Le rapport publié par l’Agence de l’eau Rhône-Méditerranée et Corse sur les impacts du réchauffement climatique dans le domaine de l’eau confirme les projections mises en évidence par de nombreuses études, à savoir que le climat n’est plus stationnaire : "il n’évolue pas vers un nouvel équilibre mais vers des changements qui se poursuivent à très long terme". S’y adapter consiste à aller plus loin qu’un simple ajustement à cette évolution, mais à faire le choix d’une manière différente de gérer les ressources en eau. Il y a urgence en la matière, car l’une des caractéristiques de ces mutations météorologiques est qu’elles s’opèrent de manière beaucoup plus rapide que les précédentes évolutions connues du monde scientifique.
Concrètement, cette évolution climatique se traduira non seulement par une montée généralisée des températures, mais aussi par une baisse des précipitations estivales, par des sécheresses plus fréquentes et plus intenses et par un allongement des périodes de canicule. En tout cas, l’analyse des paramètres de température, d’évapotranspiration et de neige montrent déjà des signes très nets d’une tendance vers la raréfaction de la ressource en eau sur le bassin du Rhône et de la Méditerranée.
La baisse nette d’enneigement en altitude aura un impact marqué sur les régimes des cours d’eau, y compris sur le Rhône. Les déséquilibres entre ressources disponibles et demandes en eau iront croissant. Des bassins versants ou des aquifères considérés comme non déficitaires pourraient le devenir.

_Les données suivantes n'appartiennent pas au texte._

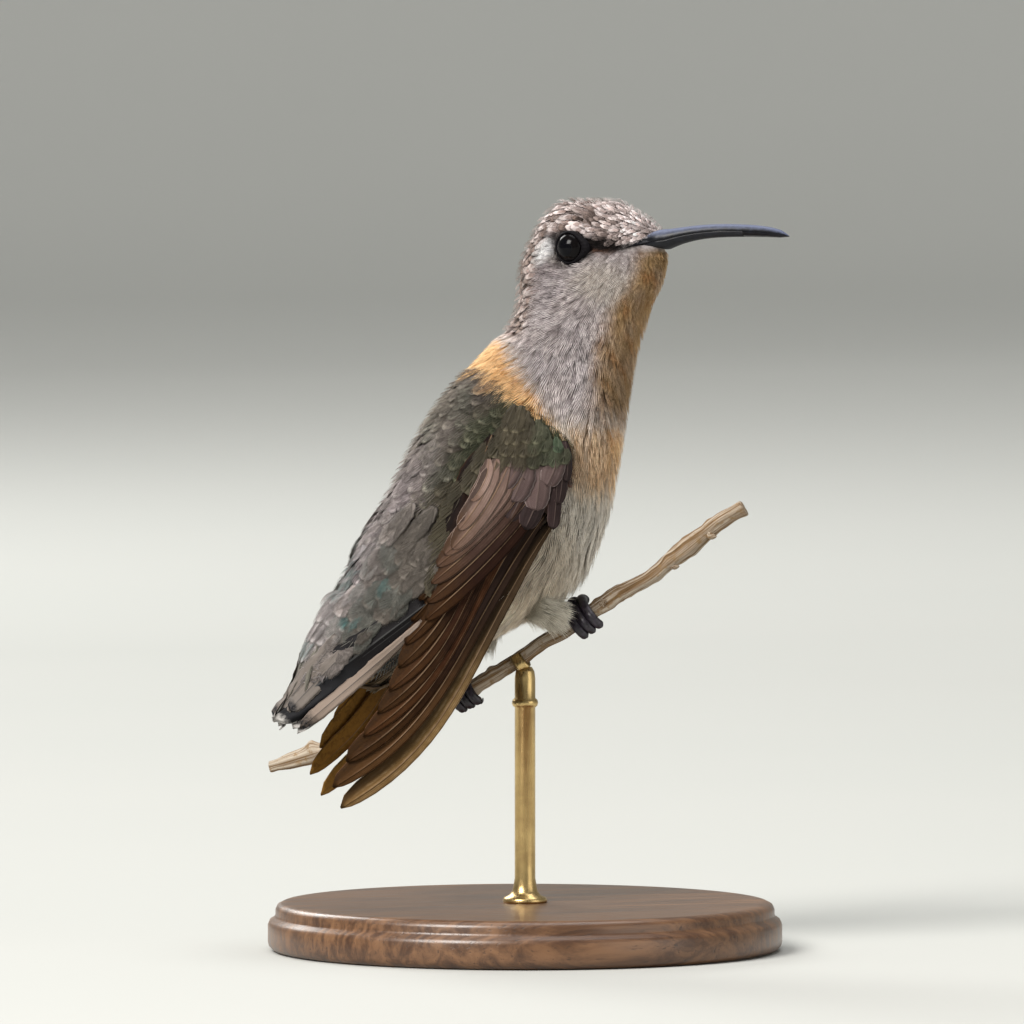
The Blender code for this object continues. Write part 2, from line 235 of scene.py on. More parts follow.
class Graph:
    """Node graph of one material, built from expressions."""

    def __init__(self, name: str) -> None:
        """Start a material with a lone Principled shader."""
        self.material = bpy.data.materials.new(name)
        self.material.use_nodes = True
        self.tree = self.material.node_tree
        self.shader = self.tree.nodes["Principled BSDF"]

    def node(self, kind: str, settings: Optional[dict[str, Any]] = None,
             values: Optional[dict[Any, Any]] = None, out: Any = 0) -> Term:
        """Add a node.

        Args:
            kind: the node's type name.
            settings: its properties, which are set first.
            values: numbers, colours or terms for its input sockets.
            out: output socket to return.

        Returns:
            The chosen output.
        """
        made = self.tree.nodes.new(kind)
        for key, value in (settings or {}).items():
            setattr(made, key, value)
        for key, value in (values or {}).items():
            self.feed(made.inputs[key], value)
        return Term(self, made.outputs[out])

    def feed(self, socket: bpy.types.NodeSocket, value: Any) -> None:
        """Link a term to a socket, or set its number or colour."""
        if isinstance(value, Term):
            self.tree.links.new(value.socket, socket)
        elif isinstance(value, tuple) and len(value) == 3 and socket.type == "RGBA":
            socket.default_value = (*value, 1.0)
        else:
            socket.default_value = value

    def lift(self, value: float) -> Term:
        """A number as a term."""
        return self.node("ShaderNodeMath", {"operation": "ADD"}, {0: value, 1: 0.0})

    def place(self, scale: Sequence[float] = (1, 1, 1)) -> Term:
        """Object coordinates in millimetres, scaled."""
        where = self.node("ShaderNodeTexCoord", out="Object")
        return self.node("ShaderNodeMapping", None,
                         {"Vector": where, "Scale": tuple(s / MM for s in scale)})

    def noise(self, scale: float, detail: float = 3.0, rough: float = 0.6,
              twist: float = 0.0, where: Optional[Term] = None) -> Term:
        """Noise value from 0 to 1, over the object's millimetres where no place is given."""
        return self.node("ShaderNodeTexNoise", None, {
            "Vector": self.place() if where is None else where, "Scale": scale,
            "Detail": detail, "Roughness": rough, "Distortion": twist})

    def attribute(self, name: str, out: str = "Color") -> Term:
        """A named attribute of the mesh."""
        return self.node("ShaderNodeAttribute", {"attribute_name": name}, out=out)

    def vane(self) -> tuple[Term, Term]:
        """Across and along coordinates of the piece's own Vane map."""
        uv = self.node("ShaderNodeUVMap", {"uv_map": "Vane"})
        across = self.node("ShaderNodeSeparateXYZ", None, {0: uv})
        return across, Term(self, across.socket.node.outputs[1])

    def mix(self, amount: Any, first: Any, second: Any, kind: str = "MIX") -> Term:
        """Mix of two colours.

        Args:
            amount: share of the second colour.
            first: colour or term.
            second: colour or term.
            kind: how the second colour meets the first.

        Returns:
            The mixed colour.
        """
        settings = {"data_type": "RGBA", "blend_type": kind, "clamp_factor": True}
        return self.node("ShaderNodeMix", settings, {0: amount, 6: first, 7: second}, 2)

    def bump(self, height: Term, strength: float, distance_mm: float) -> None:
        """Feed a height to the shader's normal."""
        normal = self.node("ShaderNodeBump", None, {
            "Strength": strength, "Distance": distance_mm * MM, "Height": height})
        self.feed(self.shader.inputs["Normal"], normal)

    def finish(self, **values: Any) -> bpy.types.Material:
        """Set the shader's sockets, with _ for spaces, and return the material."""
        for key, value in values.items():
            self.feed(self.shader.inputs[key.replace("_", " ")], value)
        return self.material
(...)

Probable augmentation des conflits entre usagers
Pendant les périodes d’étiage - plus intenses, plus longues et commençant plus tôt dans l’année - il faut s’attendre à une probable augmentation des conflits entre usagers (au premier rang desquels figurent les agriculteurs et leurs besoins d’irrigation, mais aussi les industries, les centrales de production électrique, les zones de loisirs, etc.) : "la tension risque de s’aggraver fortement là où elle existe déjà, voire d’apparaître sur des territoires aujourd’hui en situation de confort hydrique".
D’où l’importance et la nécessité politique de se donner entre autres les moyens de mieux connaître les quantités de prélèvements et de consommation, d’améliorer les capacités de stockage naturel (dans les nappes souterraines et dans les zones humides), et de disposer de structures de gouvernance particulièrement adaptées à la gestion des crises. Se posera aussi, de manière croissante, la question du maintien de la qualité de l’eau et de la maîtrise des rejets polluants, car qui dit moins d’eau dans les rivières, dit aussi dilution plus faible des contaminants et moindre capacité d’autoépuration.
Cette étude met également en évidence les impacts du changement climatique sur les zones humides, indispensables à la biodiversité, mais en même temps très vulnérables aux élévations de température et aux phénomènes d’évapotranspiration. Les côtes méditerranéennes ne sont pas non plus à l’abri puisque l’élévation du niveau de la mer pourrait avoir pour conséquence la formation de nouveaux écosystèmes aussitôt menacés par l’aménagement et l’urbanisation du littoral.
La conclusion des experts est limpide : "les connaissances actuelles permettent dès à présent d’entamer la réflexion sur une politique d’adaptation". Même si l’amplitude des changements à venir n’est pas connue, l’incertitude n’est plus un motif suffisant pour ne rien faire. Bien au contraire, elle fait désormais partie des risques inhérents aux prises de décision et à la définition des risques acceptables ou non. Cela n’exclut cependant pas la prudence, car de mauvaises adaptations au réchauffement climatique pourraient avoir des effets contraires et accroître encore la vulnérabilité des populations et des écosystèmes.
– "Impacts du changement climatique dans le domaine de l’eau sur les bassins Rhône-Méditerranée et Corse - Bilan des connaissances", Septembre 2012, document disponible sur le site de cette Agence de l’eau
(*) L’Agence de l’eau Rhône-Méditerranée et Corse est l’une des six agences de la France métropolitaine. Établissements publics placés sous la tutelle du Ministère chargé du développement durable, les agences ont pour missions de contribuer à améliorer la gestion de l’eau, de lutter contre sa pollution et de protéger les milieux aquatiques.